>>>>

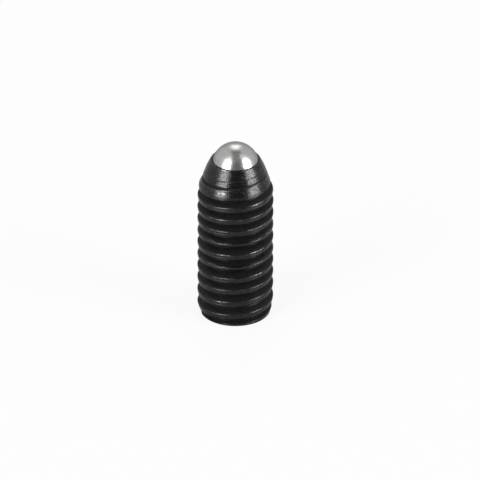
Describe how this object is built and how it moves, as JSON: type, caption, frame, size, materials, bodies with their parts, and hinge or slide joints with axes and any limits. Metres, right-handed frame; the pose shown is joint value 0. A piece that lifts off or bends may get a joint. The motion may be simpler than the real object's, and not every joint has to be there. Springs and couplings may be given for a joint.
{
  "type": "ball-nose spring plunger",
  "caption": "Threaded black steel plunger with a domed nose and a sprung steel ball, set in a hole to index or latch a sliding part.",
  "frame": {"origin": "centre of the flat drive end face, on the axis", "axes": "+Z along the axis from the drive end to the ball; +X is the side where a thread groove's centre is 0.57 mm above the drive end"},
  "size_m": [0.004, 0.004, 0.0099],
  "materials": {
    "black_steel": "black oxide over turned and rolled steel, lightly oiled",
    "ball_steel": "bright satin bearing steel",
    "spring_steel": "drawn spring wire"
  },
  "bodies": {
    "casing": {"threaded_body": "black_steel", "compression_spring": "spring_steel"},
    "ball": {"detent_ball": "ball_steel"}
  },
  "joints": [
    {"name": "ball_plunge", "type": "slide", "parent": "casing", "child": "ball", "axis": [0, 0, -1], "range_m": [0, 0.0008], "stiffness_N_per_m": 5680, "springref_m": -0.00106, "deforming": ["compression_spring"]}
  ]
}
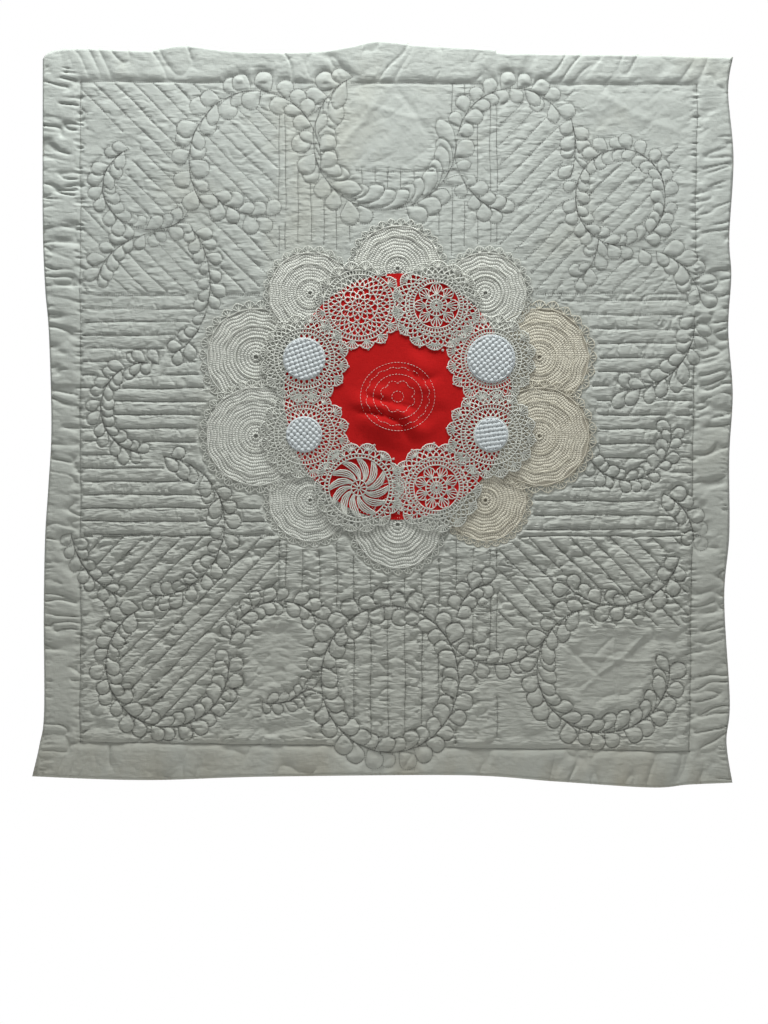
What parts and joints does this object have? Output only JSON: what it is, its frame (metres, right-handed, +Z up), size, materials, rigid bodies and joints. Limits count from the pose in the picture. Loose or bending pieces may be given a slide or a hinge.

<<<<
>>>>

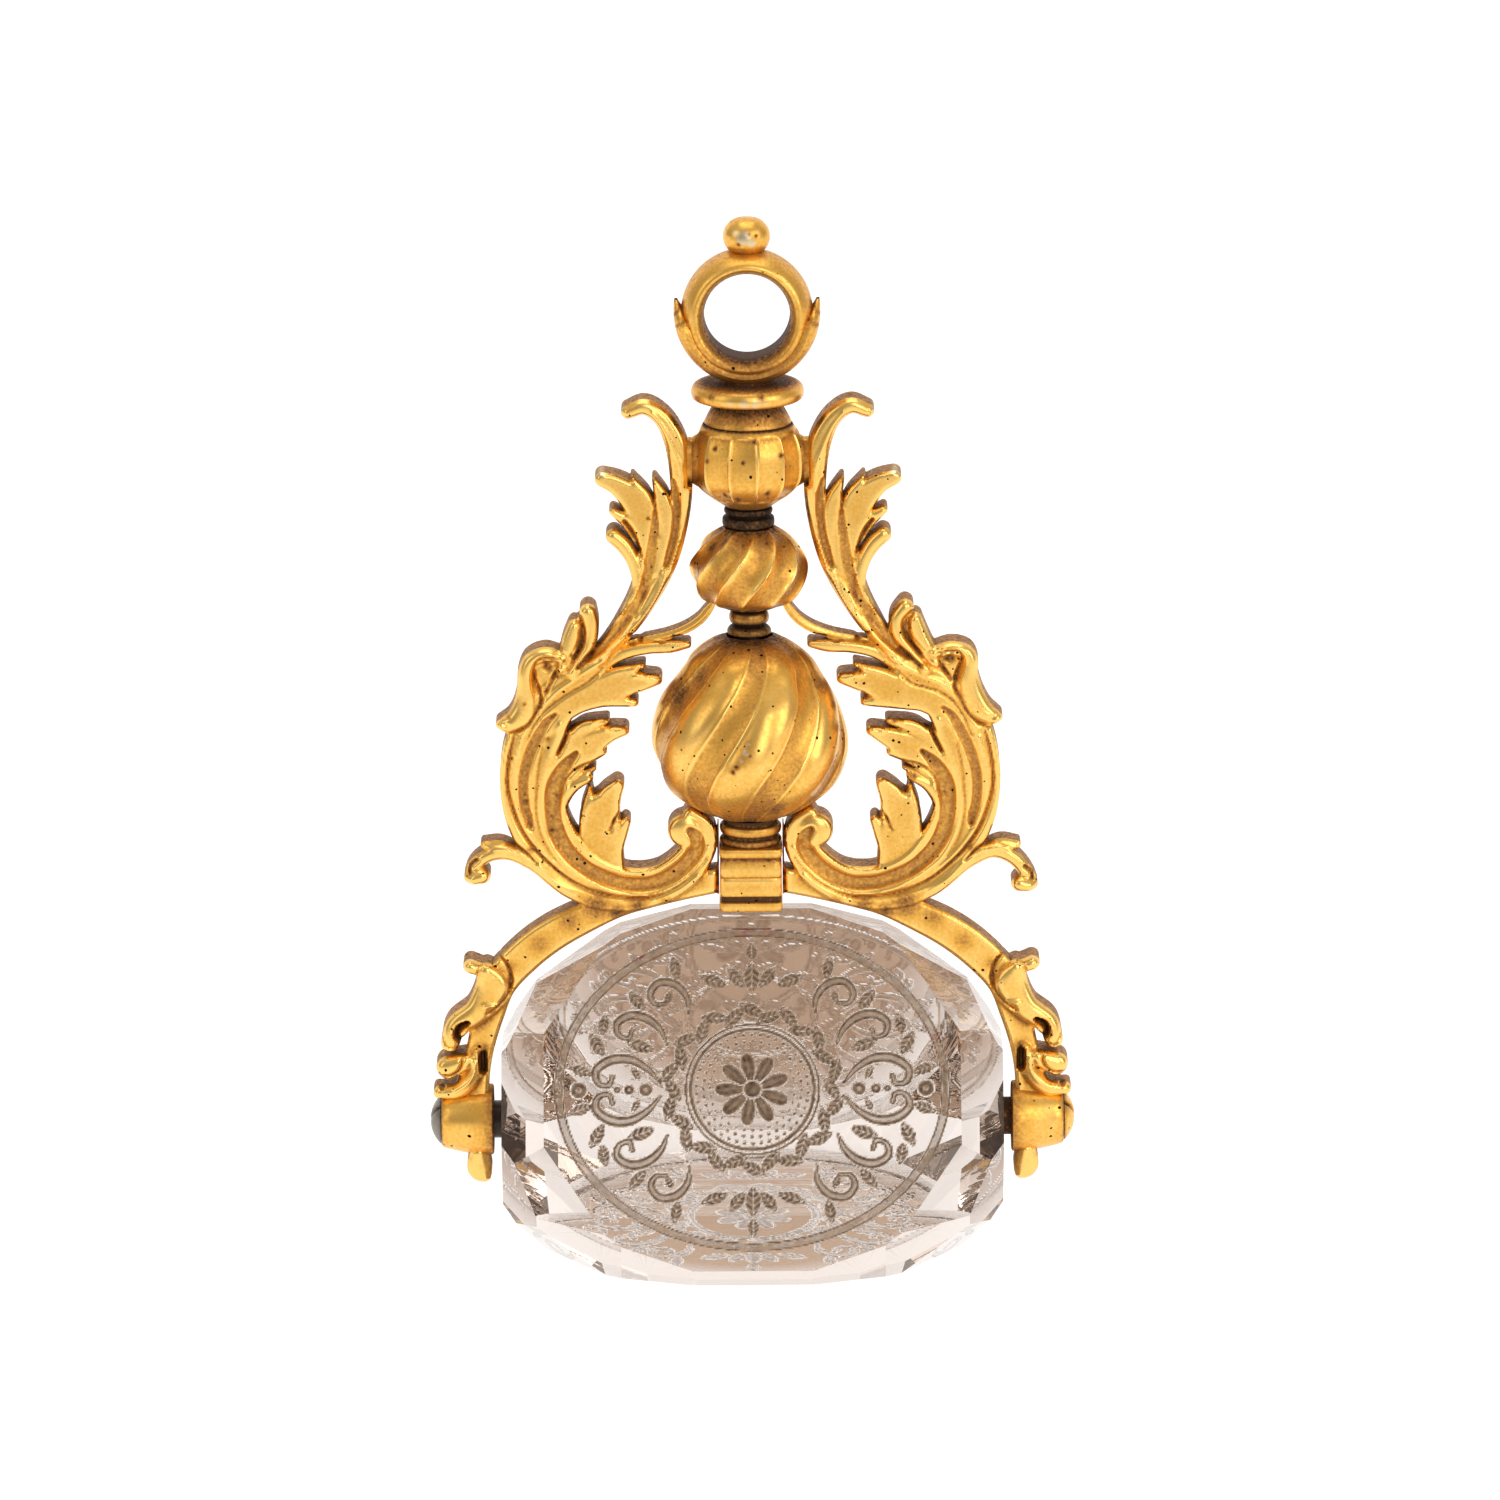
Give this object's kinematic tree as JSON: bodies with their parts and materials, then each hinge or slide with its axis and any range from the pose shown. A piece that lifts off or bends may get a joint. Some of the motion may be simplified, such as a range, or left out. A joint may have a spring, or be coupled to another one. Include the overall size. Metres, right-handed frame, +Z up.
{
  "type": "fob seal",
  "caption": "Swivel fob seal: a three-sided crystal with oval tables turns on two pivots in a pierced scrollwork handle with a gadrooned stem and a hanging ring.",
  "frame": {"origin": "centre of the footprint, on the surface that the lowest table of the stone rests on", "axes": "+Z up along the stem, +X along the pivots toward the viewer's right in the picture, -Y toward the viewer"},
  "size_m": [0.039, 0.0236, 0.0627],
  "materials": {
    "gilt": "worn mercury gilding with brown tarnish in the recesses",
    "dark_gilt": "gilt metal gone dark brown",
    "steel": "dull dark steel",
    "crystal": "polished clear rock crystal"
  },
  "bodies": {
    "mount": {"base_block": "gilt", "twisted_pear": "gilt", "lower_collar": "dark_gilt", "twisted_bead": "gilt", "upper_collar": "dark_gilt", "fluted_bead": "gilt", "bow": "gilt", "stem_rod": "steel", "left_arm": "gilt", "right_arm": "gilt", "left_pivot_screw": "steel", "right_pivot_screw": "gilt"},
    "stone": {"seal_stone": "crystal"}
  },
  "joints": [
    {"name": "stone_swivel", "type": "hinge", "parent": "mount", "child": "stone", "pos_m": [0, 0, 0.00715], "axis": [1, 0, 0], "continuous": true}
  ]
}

<<<<

Problem to solve
The lines above from the one containing "Describe how this" through the one containing "What parts and" are to be set down exactly, and no others.

Expected answer
Describe how this object is built and how it moves, as JSON: type, caption, frame, size, materials, bodies with their parts, and hinge or slide joints with axes and any limits. Metres, right-handed frame; the pose shown is joint value 0. A piece that lifts off or bends may get a joint. The motion may be simpler than the real object's, and not every joint has to be there. Springs and couplings may be given for a joint.
{
  "type": "ball-nose spring plunger",
  "caption": "Threaded black steel plunger with a domed nose and a sprung steel ball, set in a hole to index or latch a sliding part.",
  "frame": {"origin": "centre of the flat drive end face, on the axis", "axes": "+Z along the axis from the drive end to the ball; +X is the side where a thread groove's centre is 0.57 mm above the drive end"},
  "size_m": [0.004, 0.004, 0.0099],
  "materials": {
    "black_steel": "black oxide over turned and rolled steel, lightly oiled",
    "ball_steel": "bright satin bearing steel",
    "spring_steel": "drawn spring wire"
  },
  "bodies": {
    "casing": {"threaded_body": "black_steel", "compression_spring": "spring_steel"},
    "ball": {"detent_ball": "ball_steel"}
  },
  "joints": [
    {"name": "ball_plunge", "type": "slide", "parent": "casing", "child": "ball", "axis": [0, 0, -1], "range_m": [0, 0.0008], "stiffness_N_per_m": 5680, "springref_m": -0.00106, "deforming": ["compression_spring"]}
  ]
}
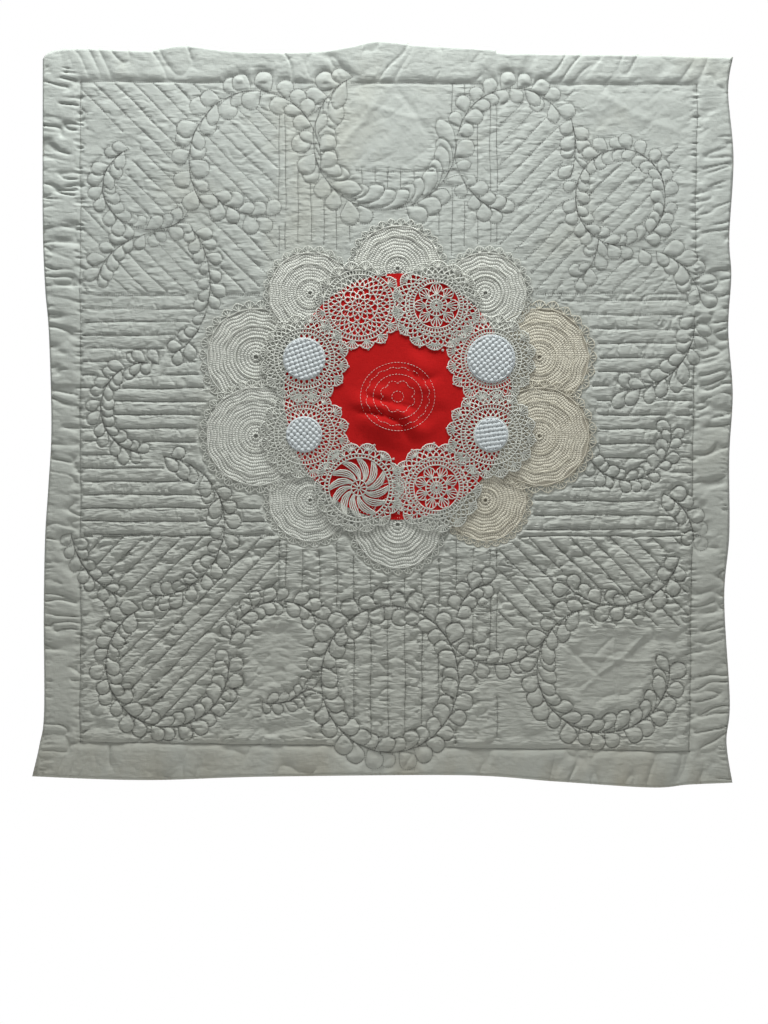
What parts and joints does this object have? Output only JSON: what it is, its frame (metres, right-handed, +Z up), size, materials, rigid bodies and joints. Limits count from the pose in the picture. Loose or bending pieces may be given a slide or a hinge.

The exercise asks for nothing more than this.